Non sono di sinistra, non sono di destra, cosa sono!? Eh, è questo che più di tutto spaventa i politici che sono al potere e coloro che al potere vorrebbero arrivarci. Perché vedono che questi giovani sono intelligenti, eloquenti, colti e soprattutto più coraggiosi e forti di quanto si pensasse. A un certo punto, questo problema dovrà essere tolto dalle strade e affrontato a livello istituzionale. Ma come? Come, visto che la strada non si fida di nessuno. La strada cerca il lavacro lustrale (non ho un termine migliore), la catarsi, la pulizia dal fango accumulato non solo nel decennio di Vučić, ma anche in quelli precedenti. Studenti, liceali, giovani… Non chiedono che Vučić se ne vada, anche se questo è ovvio. Stanno cercando un cambiamento radicale, forse l’utopia, la democrazia assoluta, a volte l’anarchia. Stanno cercando un mondo nuovo e migliore, senza nazionalismo, senza disonestà, senza violenza.

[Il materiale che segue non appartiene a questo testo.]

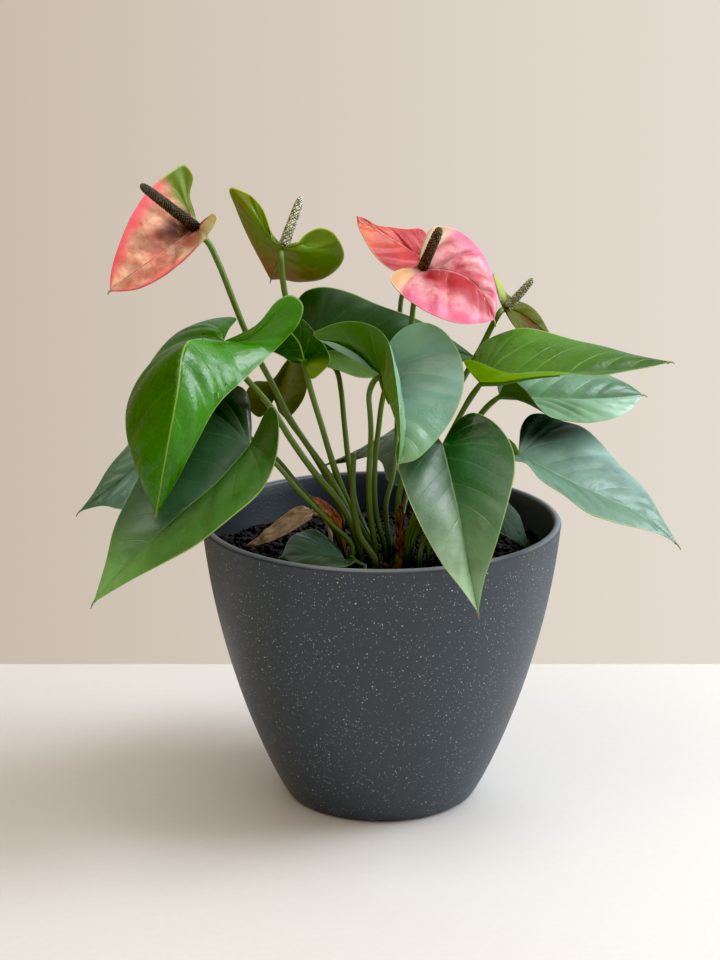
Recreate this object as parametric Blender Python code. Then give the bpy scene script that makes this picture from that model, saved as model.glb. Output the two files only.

Sono ingenui in questo? Certo, sono ragazzi dal cuore grande, ragazzi che amano veramente il loro Paese e gli augurano ogni bene. Il mondo migliorerà grazie a loro da un giorno all’altro? Ovviamente no. Ma se il loro messaggio è arrivato a una persona su dieci in Serbia, in Croazia, in qualsiasi parte del pianeta, ha fatto più di tutti i politici di queste zone messi insieme in trenta, quaranta, anche cinquant’anni… Ed è per questo che gli anziani piangono quando li vedono per le strade. piangono perché vedono che la speranza non è perduta, piangono perché i piedi insanguinati degli studenti hanno ricordato loro la forza che loro stessi avevano una volta. Piangono perché non piangono da anni, intrappolati nella disperazione e nell’apatia e pensando che è così che deve essere e che non possiamo farci nulla.